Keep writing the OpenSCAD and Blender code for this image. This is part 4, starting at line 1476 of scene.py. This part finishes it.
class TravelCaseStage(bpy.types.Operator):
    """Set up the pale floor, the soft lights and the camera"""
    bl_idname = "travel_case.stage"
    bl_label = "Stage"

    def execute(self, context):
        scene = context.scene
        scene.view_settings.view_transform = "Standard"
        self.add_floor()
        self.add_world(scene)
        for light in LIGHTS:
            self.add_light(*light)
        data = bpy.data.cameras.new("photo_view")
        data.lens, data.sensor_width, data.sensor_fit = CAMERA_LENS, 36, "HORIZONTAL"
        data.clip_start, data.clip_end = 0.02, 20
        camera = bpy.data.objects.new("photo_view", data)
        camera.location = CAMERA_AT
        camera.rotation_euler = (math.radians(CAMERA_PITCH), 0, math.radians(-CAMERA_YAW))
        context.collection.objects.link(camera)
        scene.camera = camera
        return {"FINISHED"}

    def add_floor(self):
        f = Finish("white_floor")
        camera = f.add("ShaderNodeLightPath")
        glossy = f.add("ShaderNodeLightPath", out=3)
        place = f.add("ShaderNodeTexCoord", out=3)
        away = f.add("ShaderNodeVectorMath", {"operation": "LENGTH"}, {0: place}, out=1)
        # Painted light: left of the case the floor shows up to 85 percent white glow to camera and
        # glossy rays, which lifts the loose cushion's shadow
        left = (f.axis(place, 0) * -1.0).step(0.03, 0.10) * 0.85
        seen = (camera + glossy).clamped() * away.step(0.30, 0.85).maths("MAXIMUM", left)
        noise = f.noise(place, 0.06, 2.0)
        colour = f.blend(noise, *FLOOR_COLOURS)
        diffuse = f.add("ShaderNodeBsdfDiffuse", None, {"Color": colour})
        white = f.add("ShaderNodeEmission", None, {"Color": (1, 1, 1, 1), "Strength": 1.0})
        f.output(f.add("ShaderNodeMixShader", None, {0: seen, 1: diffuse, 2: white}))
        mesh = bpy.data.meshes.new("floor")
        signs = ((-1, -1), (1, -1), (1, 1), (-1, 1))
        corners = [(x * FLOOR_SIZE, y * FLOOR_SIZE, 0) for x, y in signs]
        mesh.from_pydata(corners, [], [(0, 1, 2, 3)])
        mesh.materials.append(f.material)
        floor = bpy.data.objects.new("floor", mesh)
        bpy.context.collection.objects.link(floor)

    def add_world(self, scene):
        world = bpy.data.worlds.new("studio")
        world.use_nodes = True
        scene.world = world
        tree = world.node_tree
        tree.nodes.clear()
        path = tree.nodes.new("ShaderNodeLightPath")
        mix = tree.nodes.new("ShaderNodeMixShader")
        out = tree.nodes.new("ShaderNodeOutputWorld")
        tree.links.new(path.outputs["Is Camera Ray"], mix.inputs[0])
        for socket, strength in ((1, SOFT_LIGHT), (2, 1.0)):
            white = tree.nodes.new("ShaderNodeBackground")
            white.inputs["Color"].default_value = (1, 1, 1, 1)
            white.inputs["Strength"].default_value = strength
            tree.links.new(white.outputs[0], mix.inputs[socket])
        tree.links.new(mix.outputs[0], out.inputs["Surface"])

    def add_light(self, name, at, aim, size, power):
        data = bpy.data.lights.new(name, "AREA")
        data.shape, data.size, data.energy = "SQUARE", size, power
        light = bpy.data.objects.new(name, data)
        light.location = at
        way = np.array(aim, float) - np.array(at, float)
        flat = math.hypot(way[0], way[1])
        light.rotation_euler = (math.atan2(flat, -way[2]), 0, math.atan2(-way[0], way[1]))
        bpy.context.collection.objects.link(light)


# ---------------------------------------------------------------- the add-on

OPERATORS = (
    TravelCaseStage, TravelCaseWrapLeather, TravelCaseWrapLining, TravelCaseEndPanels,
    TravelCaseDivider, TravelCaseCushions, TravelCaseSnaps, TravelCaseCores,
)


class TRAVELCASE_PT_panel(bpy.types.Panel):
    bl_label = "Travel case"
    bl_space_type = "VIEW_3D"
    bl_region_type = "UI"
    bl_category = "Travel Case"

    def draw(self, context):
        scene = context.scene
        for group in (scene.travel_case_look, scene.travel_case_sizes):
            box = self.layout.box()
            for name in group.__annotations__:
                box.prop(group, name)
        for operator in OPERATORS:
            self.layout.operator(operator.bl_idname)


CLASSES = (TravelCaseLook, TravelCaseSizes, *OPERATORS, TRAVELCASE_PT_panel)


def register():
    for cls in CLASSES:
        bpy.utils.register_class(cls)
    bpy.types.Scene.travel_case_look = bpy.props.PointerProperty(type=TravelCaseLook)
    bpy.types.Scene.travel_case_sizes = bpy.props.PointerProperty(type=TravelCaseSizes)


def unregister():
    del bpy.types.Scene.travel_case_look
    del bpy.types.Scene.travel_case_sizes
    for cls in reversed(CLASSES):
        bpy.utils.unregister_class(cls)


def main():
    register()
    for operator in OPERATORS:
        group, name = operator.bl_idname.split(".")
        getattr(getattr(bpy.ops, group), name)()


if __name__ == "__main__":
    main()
____________________
DIRECTIVE:
Using the listing above, reproduce each line without omission.

SOLUTION BELOW:
Keep writing the OpenSCAD and Blender code for this image. This is part 4, starting at line 1476 of scene.py. This part finishes it.
class TravelCaseStage(bpy.types.Operator):
    """Set up the pale floor, the soft lights and the camera"""
    bl_idname = "travel_case.stage"
    bl_label = "Stage"

    def execute(self, context):
        scene = context.scene
        scene.view_settings.view_transform = "Standard"
        self.add_floor()
        self.add_world(scene)
        for light in LIGHTS:
            self.add_light(*light)
        data = bpy.data.cameras.new("photo_view")
        data.lens, data.sensor_width, data.sensor_fit = CAMERA_LENS, 36, "HORIZONTAL"
        data.clip_start, data.clip_end = 0.02, 20
        camera = bpy.data.objects.new("photo_view", data)
        camera.location = CAMERA_AT
        camera.rotation_euler = (math.radians(CAMERA_PITCH), 0, math.radians(-CAMERA_YAW))
        context.collection.objects.link(camera)
        scene.camera = camera
        return {"FINISHED"}

    def add_floor(self):
        f = Finish("white_floor")
        camera = f.add("ShaderNodeLightPath")
        glossy = f.add("ShaderNodeLightPath", out=3)
        place = f.add("ShaderNodeTexCoord", out=3)
        away = f.add("ShaderNodeVectorMath", {"operation": "LENGTH"}, {0: place}, out=1)
        # Painted light: left of the case the floor shows up to 85 percent white glow to camera and
        # glossy rays, which lifts the loose cushion's shadow
        left = (f.axis(place, 0) * -1.0).step(0.03, 0.10) * 0.85
        seen = (camera + glossy).clamped() * away.step(0.30, 0.85).maths("MAXIMUM", left)
        noise = f.noise(place, 0.06, 2.0)
        colour = f.blend(noise, *FLOOR_COLOURS)
        diffuse = f.add("ShaderNodeBsdfDiffuse", None, {"Color": colour})
        white = f.add("ShaderNodeEmission", None, {"Color": (1, 1, 1, 1), "Strength": 1.0})
        f.output(f.add("ShaderNodeMixShader", None, {0: seen, 1: diffuse, 2: white}))
        mesh = bpy.data.meshes.new("floor")
        signs = ((-1, -1), (1, -1), (1, 1), (-1, 1))
        corners = [(x * FLOOR_SIZE, y * FLOOR_SIZE, 0) for x, y in signs]
        mesh.from_pydata(corners, [], [(0, 1, 2, 3)])
        mesh.materials.append(f.material)
        floor = bpy.data.objects.new("floor", mesh)
        bpy.context.collection.objects.link(floor)

    def add_world(self, scene):
        world = bpy.data.worlds.new("studio")
        world.use_nodes = True
        scene.world = world
        tree = world.node_tree
        tree.nodes.clear()
        path = tree.nodes.new("ShaderNodeLightPath")
        mix = tree.nodes.new("ShaderNodeMixShader")
        out = tree.nodes.new("ShaderNodeOutputWorld")
        tree.links.new(path.outputs["Is Camera Ray"], mix.inputs[0])
        for socket, strength in ((1, SOFT_LIGHT), (2, 1.0)):
            white = tree.nodes.new("ShaderNodeBackground")
            white.inputs["Color"].default_value = (1, 1, 1, 1)
            white.inputs["Strength"].default_value = strength
            tree.links.new(white.outputs[0], mix.inputs[socket])
        tree.links.new(mix.outputs[0], out.inputs["Surface"])

    def add_light(self, name, at, aim, size, power):
        data = bpy.data.lights.new(name, "AREA")
        data.shape, data.size, data.energy = "SQUARE", size, power
        light = bpy.data.objects.new(name, data)
        light.location = at
        way = np.array(aim, float) - np.array(at, float)
        flat = math.hypot(way[0], way[1])
        light.rotation_euler = (math.atan2(flat, -way[2]), 0, math.atan2(-way[0], way[1]))
        bpy.context.collection.objects.link(light)


# ---------------------------------------------------------------- the add-on

OPERATORS = (
    TravelCaseStage, TravelCaseWrapLeather, TravelCaseWrapLining, TravelCaseEndPanels,
    TravelCaseDivider, TravelCaseCushions, TravelCaseSnaps, TravelCaseCores,
)


class TRAVELCASE_PT_panel(bpy.types.Panel):
    bl_label = "Travel case"
    bl_space_type = "VIEW_3D"
    bl_region_type = "UI"
    bl_category = "Travel Case"

    def draw(self, context):
        scene = context.scene
        for group in (scene.travel_case_look, scene.travel_case_sizes):
            box = self.layout.box()
            for name in group.__annotations__:
                box.prop(group, name)
        for operator in OPERATORS:
            self.layout.operator(operator.bl_idname)


CLASSES = (TravelCaseLook, TravelCaseSizes, *OPERATORS, TRAVELCASE_PT_panel)


def register():
    for cls in CLASSES:
        bpy.utils.register_class(cls)
    bpy.types.Scene.travel_case_look = bpy.props.PointerProperty(type=TravelCaseLook)
    bpy.types.Scene.travel_case_sizes = bpy.props.PointerProperty(type=TravelCaseSizes)


def unregister():
    del bpy.types.Scene.travel_case_look
    del bpy.types.Scene.travel_case_sizes
    for cls in reversed(CLASSES):
        bpy.utils.unregister_class(cls)


def main():
    register()
    for operator in OPERATORS:
        group, name = operator.bl_idname.split(".")
        getattr(getattr(bpy.ops, group), name)()


if __name__ == "__main__":
    main()